Kate Kellaway The Observer, Sunday 26 June 2011

Intellectually vigorous, witty, touching and humane

DM Black is a Scottish poet, much published in the 1960s and 70s, who was in Penguin's Modern Poets series (alongside Peter Redgrove and DM Thomas). This is his first collection for 20 years and is written in a spirit of inquiry. What makes his poems unusually attractive is their clarity: you never have the sense - as sometimes you do with modern poetry - of any solipsistic disdain towards the reader. These poems are intellectually vigorous, witty, touching and humane.

The collection begins with Kew Gardens, an imagined conversation with Black's late father, a scientist. This questing poem is at once a loving tribute and a reflection on a difference of opinion, a bid for the idea that there must be more to the world than science, and his father, allow:

But I want to sing an excess which is not so simply explainable,
To say that the beauty of the autumn is a redundant beauty,
That the sky had no need to be this particular shade of blue...

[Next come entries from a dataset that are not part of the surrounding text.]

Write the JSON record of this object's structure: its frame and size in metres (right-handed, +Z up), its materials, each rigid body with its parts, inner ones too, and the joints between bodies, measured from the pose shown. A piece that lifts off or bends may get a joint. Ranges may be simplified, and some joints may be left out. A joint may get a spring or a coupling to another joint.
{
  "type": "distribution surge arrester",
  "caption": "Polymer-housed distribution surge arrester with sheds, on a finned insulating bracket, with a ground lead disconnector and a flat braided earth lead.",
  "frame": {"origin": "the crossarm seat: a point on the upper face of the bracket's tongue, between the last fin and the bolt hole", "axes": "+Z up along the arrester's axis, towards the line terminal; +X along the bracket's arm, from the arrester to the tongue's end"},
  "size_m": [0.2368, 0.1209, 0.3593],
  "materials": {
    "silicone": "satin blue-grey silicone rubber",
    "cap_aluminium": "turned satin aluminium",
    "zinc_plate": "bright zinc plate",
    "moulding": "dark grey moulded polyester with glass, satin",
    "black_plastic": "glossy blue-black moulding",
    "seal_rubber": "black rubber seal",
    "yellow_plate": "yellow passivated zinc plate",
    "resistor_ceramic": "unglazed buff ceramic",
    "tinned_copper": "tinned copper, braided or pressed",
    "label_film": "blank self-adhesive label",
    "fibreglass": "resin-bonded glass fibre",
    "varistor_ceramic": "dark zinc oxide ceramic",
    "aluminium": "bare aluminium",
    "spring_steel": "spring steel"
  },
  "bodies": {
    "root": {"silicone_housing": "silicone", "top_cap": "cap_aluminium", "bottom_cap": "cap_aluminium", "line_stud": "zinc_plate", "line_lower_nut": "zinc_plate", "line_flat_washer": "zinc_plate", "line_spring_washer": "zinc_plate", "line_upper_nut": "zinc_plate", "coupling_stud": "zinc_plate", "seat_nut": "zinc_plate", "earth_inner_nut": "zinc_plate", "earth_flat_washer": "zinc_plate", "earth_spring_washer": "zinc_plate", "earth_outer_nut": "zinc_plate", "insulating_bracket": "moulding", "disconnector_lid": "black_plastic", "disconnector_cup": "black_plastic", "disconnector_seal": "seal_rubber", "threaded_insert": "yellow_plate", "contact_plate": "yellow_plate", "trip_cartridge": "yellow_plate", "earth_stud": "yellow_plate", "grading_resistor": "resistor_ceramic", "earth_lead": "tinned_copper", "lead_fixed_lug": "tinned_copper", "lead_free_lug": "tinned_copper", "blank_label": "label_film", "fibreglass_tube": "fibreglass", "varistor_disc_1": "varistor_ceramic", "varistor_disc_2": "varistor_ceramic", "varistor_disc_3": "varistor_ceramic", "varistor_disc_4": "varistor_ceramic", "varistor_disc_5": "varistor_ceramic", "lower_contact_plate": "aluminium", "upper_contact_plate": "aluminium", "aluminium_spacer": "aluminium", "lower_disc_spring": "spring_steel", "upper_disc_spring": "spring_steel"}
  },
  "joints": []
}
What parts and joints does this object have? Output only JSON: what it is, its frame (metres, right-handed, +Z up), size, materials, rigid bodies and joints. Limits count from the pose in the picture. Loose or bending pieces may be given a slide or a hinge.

It is more than a nod in beauty's direction; it is, in its modest way, a defence of poetry itself. And yet there is a puzzle about DM Black's writing. It can seem almost wilfully prosaic. Occasionally, the choice of words is stuffy, over-formal or peculiarly biblical (using the verb beget). Yet its earthed intelligence renders such objections trifling. He is especially brilliant on the collapsible scale of things - as able to think about lowly creatures as lofty spiritual questions. He describes in For and against the Environment an ant rushing at immense speed over the lifeless plains of the rose-bed/Which are not plains to her but ridged and crested with salts and terrible canyons, and is then stopped short by the sense that his own thinking may be no more than a blind lobe on the body of the great creature of Evolution.

His poems are meditations characterised by wit. There is a charming poem concerning the fate of a bumblebee:

But I invited him to step onto a compliments slip from the British Journal of Psychiatry
and languidly, like a child with flu, he consented - one leg, two...

It is easier to contemplate the bumblebee's assured trajectory than to take on, as he also does, the subject of the Iraq war. In Reflections on the eve of the Iraq war, he concludes: Perhaps there is nothing good but conversation with what we love. It is an awkward line partly because, once again, of scale - there is only so much an individual can do.

DM Black sees it as his duty to be clear about complex, subtle, painful things: in I allot the honours in the Second World War, for instance, he explains the toll war took on the domestic front when his father returned from fighting. The collection covers a huge range of subjects: childhood, mortality and love. Only one poem refuses to give up its secrets and it is, against the odds, a beauty. Some People Just Aren't Reliable is a tightly written, enigmatic piece describing a separation and a landscape stunned by doubt. I also particularly enjoyed the compendious The Colour Yellow (although he does not mention that yellow is thought to help depressives), a brave poem about sexual desire (The Sunlit Surfaces) and a terrifically entertaining poem in praise of Birmingham.

DM Black, as has already been mentioned, praises creatures great and small. And his penultimate poem made me weep: Pippin remembers a family dog with the touching respect that distinguishes the entire collection.

Some People Just Aren't Reliable

Now they were nowhere to be seen. The day
Became oppressive. Trees reached silently
Against the light-filled, unapproachable sky.
The glossy pool lay shtum, and would not play.

What had come over the sun he could not judge.
The petunias' puce had never seemed so hot.
A fly whined its unique and languid note.
Time which speeds by stood fast and would not budge.

Then they came back. They were subdued and kind,
As if to assure him he was in their mind
In that weird interval when the world was static.

And time started again. Trees became normal,
Flies buzzed as usual. But they still seemed formal -
Almost, he thought, they seemed apologetic.